Let us explore how well SVD works towards making predictions for recommendations on the test data.

Let's see how well we can use the training decomposition to predict on test data

6. Given the circumstances of my results, I discuss what I will do to determine if the recommendations I make with any of the above recommendation systems are an improvement to how users currently find articles.

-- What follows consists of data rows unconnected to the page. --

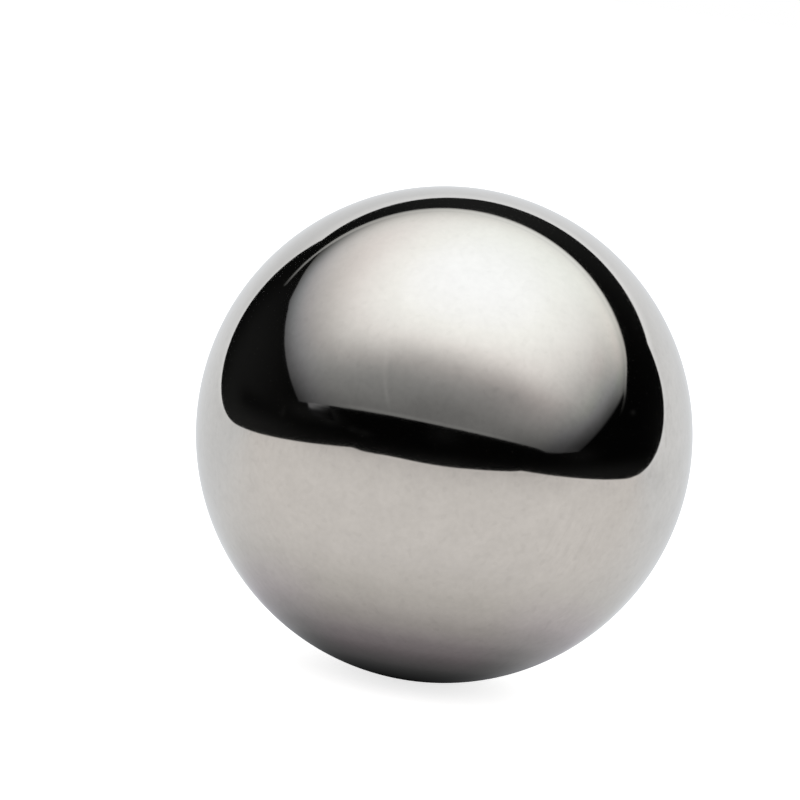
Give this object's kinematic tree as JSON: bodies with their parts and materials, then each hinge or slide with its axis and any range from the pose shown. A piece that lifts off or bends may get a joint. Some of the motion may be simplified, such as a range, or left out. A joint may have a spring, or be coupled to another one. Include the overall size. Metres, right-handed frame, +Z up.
{
  "type": "steel ball",
  "caption": "Solid steel ball with a mirror-polished surface, to roll in a race or on a bench, or to seat in a cup or socket.",
  "frame": {"origin": "centre of the ball", "axes": "+Z up, from the seat at the ball's lowest point to its top; every axis through the centre is an axis of symmetry"},
  "size_m": [0.0254, 0.0254, 0.0254],
  "materials": {
    "polished_steel": "polished"
  },
  "bodies": {
    "root": {"ball": "polished_steel"}
  },
  "joints": []
}
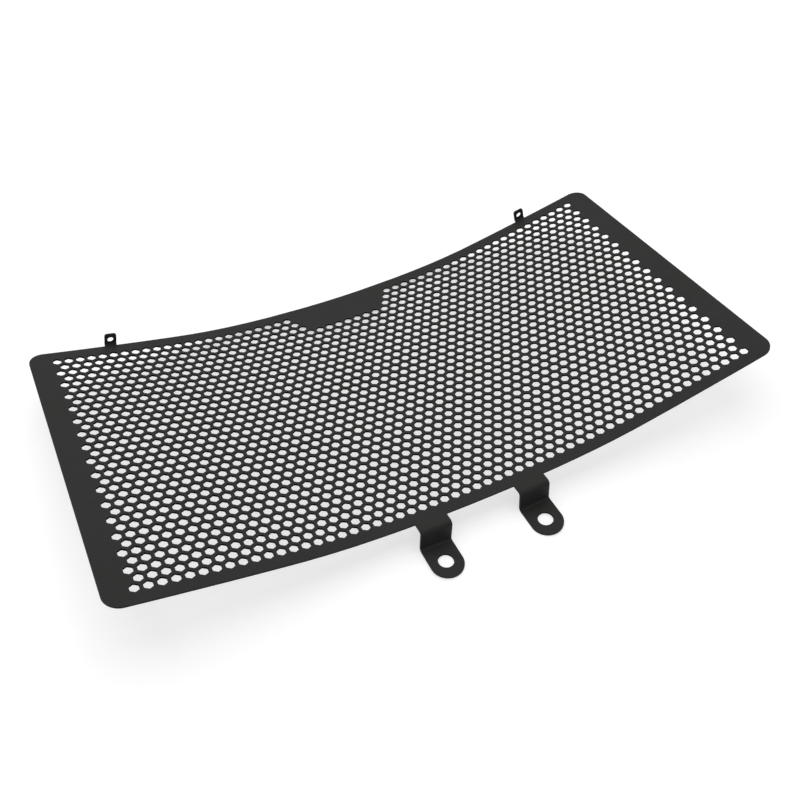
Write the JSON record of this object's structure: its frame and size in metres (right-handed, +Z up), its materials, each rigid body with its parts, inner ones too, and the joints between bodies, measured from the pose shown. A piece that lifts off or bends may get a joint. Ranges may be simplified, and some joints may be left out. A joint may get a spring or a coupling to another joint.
{
  "type": "motorcycle radiator guard",
  "caption": "Gently rolled perforated metal guard for a motorcycle radiator, with stepped bolt feet on one long edge and small drilled tabs on the other.",
  "frame": {"origin": "midway between the two foot holes, on the plane the guard rests on when it lies on its back", "axes": "+X along the roll, +Y from the feet across the sheet to the edge with the small tabs, +Z up, which is the hollow front side of the roll"},
  "size_m": [0.413, 0.248, 0.044],
  "materials": {
    "powder_coat": "satin"
  },
  "bodies": {
    "root": {"radiator_guard": "powder_coat"}
  },
  "joints": []
}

The highly sparse nature of the user_item_matrix illustrates a highly unbalanced interaction between the users and the articles. That explains why a higher proportion of $99.08\%$ of the entries in the user_item_matrix is zero, whiles the remaining $0.92\%$ of the entries are ones. Consequently, over-fitting is very likely to occur because the model will get reasonably good accuracy in predicting the absence of interaction between the users and the articles. That could be the reason why the accuracy score is much higher than the ${F_{1}}$-score on the test data. To reduce the over-fitting, one can reduce the number of latent features, increase the majority class, use cross-validation, or get more data. To reduce the over-fitting, one can reduce the number of latent features, increase the majority class, use cross-validation, or get more data. The plot of the ${F_{1}}$-scores of both the training and testing data against the number of latent features indicates that decreasing the number of latent features improves the ${F_{1}}$-scores for the test data. However, the improvement is not substantial. More precisely, with a number of latest features as 90, the highest ${F_{1}}$-score recorded was $13.11\%$. Thus, one may have to resort to the other suggested methods mentioned earlier.

After splitting the data into training and testing data, one can observe that only $20$ users were in both of them. Thus, the test results might not be an accurate representation of how well the recommendations are performing. As an antidote, one may want to seek more data.

The given metric that records the user-article interactions does not provide more information. For example, it is hard to determine whether users fail to interact with articles because they did not like the articles, or they did not get the opportunity to read them, or for some other reason. A better metric I will suggest is for users to rate the articles they read. However, there is always a higher possibility that users might like articles they view. Therefore, the low ${F_{1}}$-score for the test data does not necessarily imply that the recommendations were below average.

Finally, since the platform is online, one can also test the performance of the recommendations through an A/B test. Namely, half of the users be assigned to the experimental group, whiles the other half to the old recommendation system as the control group. In the experimental design, one could request that users rate the articles they read. In addition, the experiment could internally generate the average reading time that users spend in reading an article. These two metrics could perhaps help to make better recommendations than the old recommendation system.